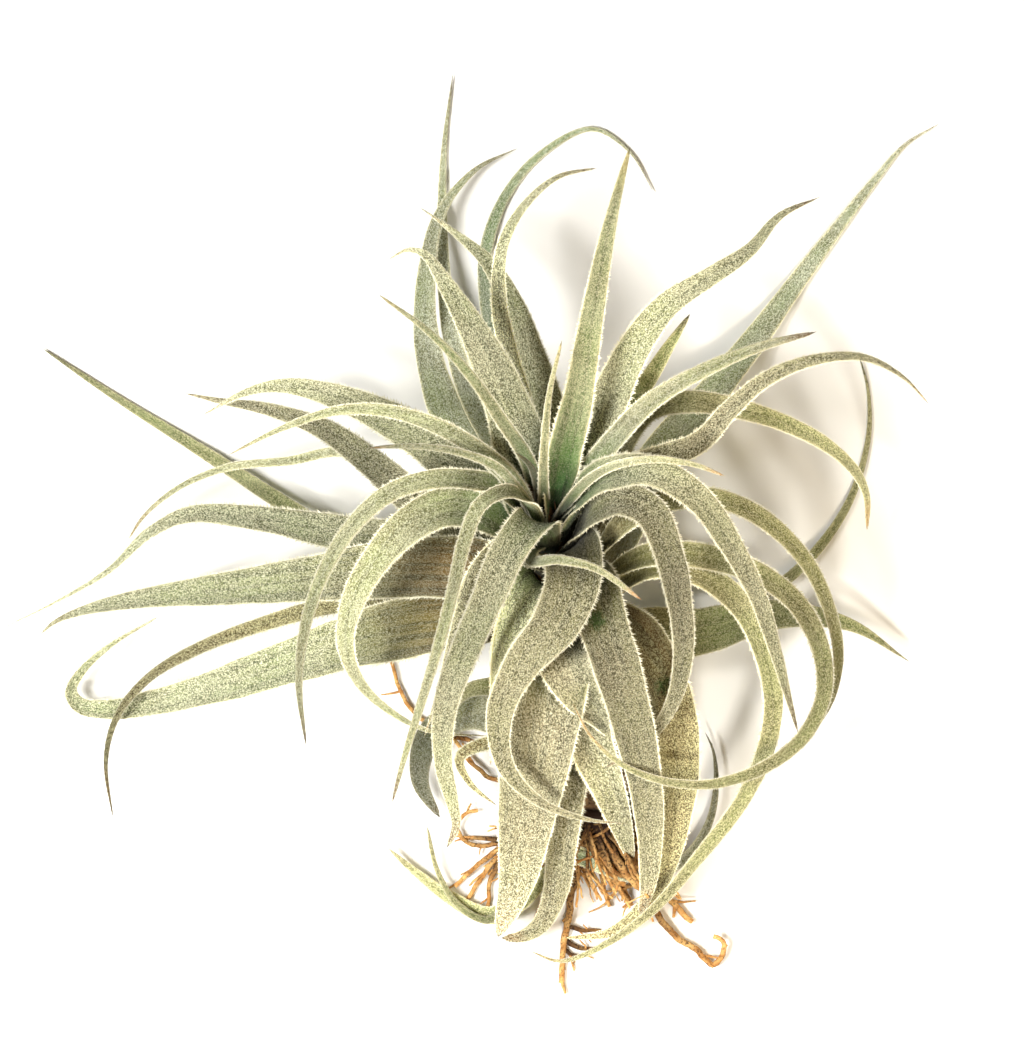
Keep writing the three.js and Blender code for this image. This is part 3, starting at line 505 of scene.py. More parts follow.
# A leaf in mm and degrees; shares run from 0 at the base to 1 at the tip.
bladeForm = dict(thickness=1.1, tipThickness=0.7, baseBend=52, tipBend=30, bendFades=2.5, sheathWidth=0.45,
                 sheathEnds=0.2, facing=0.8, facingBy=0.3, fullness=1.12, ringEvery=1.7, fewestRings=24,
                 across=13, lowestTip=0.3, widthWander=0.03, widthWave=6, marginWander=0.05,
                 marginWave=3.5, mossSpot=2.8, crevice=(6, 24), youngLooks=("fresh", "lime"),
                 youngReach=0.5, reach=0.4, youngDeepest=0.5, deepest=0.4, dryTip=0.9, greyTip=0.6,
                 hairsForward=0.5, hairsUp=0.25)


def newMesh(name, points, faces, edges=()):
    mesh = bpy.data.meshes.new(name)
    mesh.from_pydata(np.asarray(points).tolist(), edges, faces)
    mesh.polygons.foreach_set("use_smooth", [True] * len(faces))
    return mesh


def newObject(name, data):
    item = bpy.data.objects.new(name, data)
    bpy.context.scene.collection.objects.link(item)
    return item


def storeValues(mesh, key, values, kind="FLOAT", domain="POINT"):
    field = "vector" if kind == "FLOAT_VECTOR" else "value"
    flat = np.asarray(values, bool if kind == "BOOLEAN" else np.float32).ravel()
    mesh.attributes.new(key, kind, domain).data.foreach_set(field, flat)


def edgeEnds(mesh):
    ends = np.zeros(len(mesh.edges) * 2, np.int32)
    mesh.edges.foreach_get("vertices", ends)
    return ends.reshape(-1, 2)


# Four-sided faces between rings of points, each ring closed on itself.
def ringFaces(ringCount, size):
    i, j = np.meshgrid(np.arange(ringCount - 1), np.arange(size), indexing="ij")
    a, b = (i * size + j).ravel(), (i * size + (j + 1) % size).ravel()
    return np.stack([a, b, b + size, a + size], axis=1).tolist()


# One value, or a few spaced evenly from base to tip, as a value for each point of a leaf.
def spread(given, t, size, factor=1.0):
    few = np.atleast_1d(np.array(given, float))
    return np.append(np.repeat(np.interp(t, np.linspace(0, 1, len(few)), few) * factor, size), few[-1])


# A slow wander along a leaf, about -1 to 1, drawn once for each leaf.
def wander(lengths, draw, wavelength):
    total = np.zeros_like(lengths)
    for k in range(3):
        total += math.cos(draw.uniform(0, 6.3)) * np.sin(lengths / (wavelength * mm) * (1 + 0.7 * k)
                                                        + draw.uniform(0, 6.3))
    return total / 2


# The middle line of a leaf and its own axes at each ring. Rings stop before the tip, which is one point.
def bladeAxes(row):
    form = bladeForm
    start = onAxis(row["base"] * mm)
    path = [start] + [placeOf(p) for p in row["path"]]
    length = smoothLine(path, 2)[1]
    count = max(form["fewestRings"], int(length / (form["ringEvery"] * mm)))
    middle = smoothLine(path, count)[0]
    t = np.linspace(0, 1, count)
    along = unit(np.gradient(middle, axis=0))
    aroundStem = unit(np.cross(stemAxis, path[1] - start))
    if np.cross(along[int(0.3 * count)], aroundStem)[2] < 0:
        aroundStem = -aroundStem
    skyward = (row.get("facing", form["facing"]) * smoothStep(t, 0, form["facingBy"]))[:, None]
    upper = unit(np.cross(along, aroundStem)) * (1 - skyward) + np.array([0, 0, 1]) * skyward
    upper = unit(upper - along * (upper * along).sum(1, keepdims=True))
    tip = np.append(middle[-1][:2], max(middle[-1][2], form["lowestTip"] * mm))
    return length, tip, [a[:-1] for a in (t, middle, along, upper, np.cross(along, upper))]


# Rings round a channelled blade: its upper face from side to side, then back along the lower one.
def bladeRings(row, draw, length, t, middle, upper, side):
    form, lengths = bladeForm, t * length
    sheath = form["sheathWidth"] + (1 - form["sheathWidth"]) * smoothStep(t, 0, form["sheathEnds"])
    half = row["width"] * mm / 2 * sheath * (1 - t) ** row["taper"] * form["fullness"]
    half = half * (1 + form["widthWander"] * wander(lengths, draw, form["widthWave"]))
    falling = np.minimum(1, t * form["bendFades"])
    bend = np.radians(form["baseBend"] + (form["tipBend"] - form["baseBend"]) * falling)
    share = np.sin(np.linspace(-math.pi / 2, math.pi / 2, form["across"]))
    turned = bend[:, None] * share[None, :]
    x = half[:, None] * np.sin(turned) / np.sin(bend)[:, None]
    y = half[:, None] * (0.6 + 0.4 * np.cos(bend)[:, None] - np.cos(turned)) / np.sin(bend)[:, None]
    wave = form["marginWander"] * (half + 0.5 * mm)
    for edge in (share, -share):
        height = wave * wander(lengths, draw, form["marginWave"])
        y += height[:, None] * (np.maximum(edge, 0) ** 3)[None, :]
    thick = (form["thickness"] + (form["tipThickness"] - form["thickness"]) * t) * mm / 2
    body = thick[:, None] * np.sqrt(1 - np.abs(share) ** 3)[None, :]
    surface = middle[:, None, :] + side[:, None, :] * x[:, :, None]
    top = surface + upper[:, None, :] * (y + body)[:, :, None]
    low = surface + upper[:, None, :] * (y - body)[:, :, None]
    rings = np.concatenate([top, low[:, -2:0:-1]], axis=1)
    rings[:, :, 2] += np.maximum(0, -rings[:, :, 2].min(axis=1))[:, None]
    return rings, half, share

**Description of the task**
Can you write out the lines above, from the first one through the one containing "hairsForward=0.5, hairsUp=0.25)", exactly as they appear and nothing more?

**Solution to this exercise**
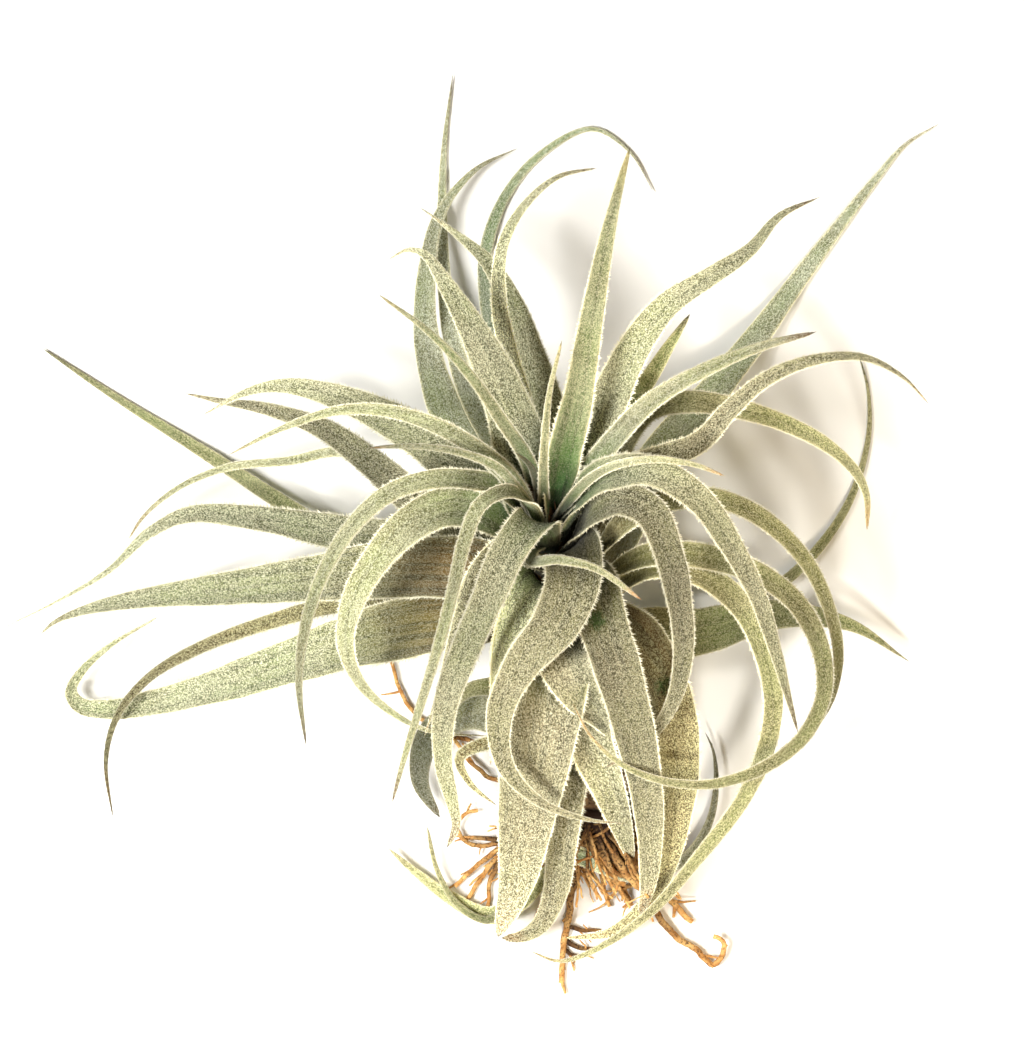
Keep writing the three.js and Blender code for this image. This is part 3, starting at line 505 of scene.py. More parts follow.
# A leaf in mm and degrees; shares run from 0 at the base to 1 at the tip.
bladeForm = dict(thickness=1.1, tipThickness=0.7, baseBend=52, tipBend=30, bendFades=2.5, sheathWidth=0.45,
                 sheathEnds=0.2, facing=0.8, facingBy=0.3, fullness=1.12, ringEvery=1.7, fewestRings=24,
                 across=13, lowestTip=0.3, widthWander=0.03, widthWave=6, marginWander=0.05,
                 marginWave=3.5, mossSpot=2.8, crevice=(6, 24), youngLooks=("fresh", "lime"),
                 youngReach=0.5, reach=0.4, youngDeepest=0.5, deepest=0.4, dryTip=0.9, greyTip=0.6,
                 hairsForward=0.5, hairsUp=0.25)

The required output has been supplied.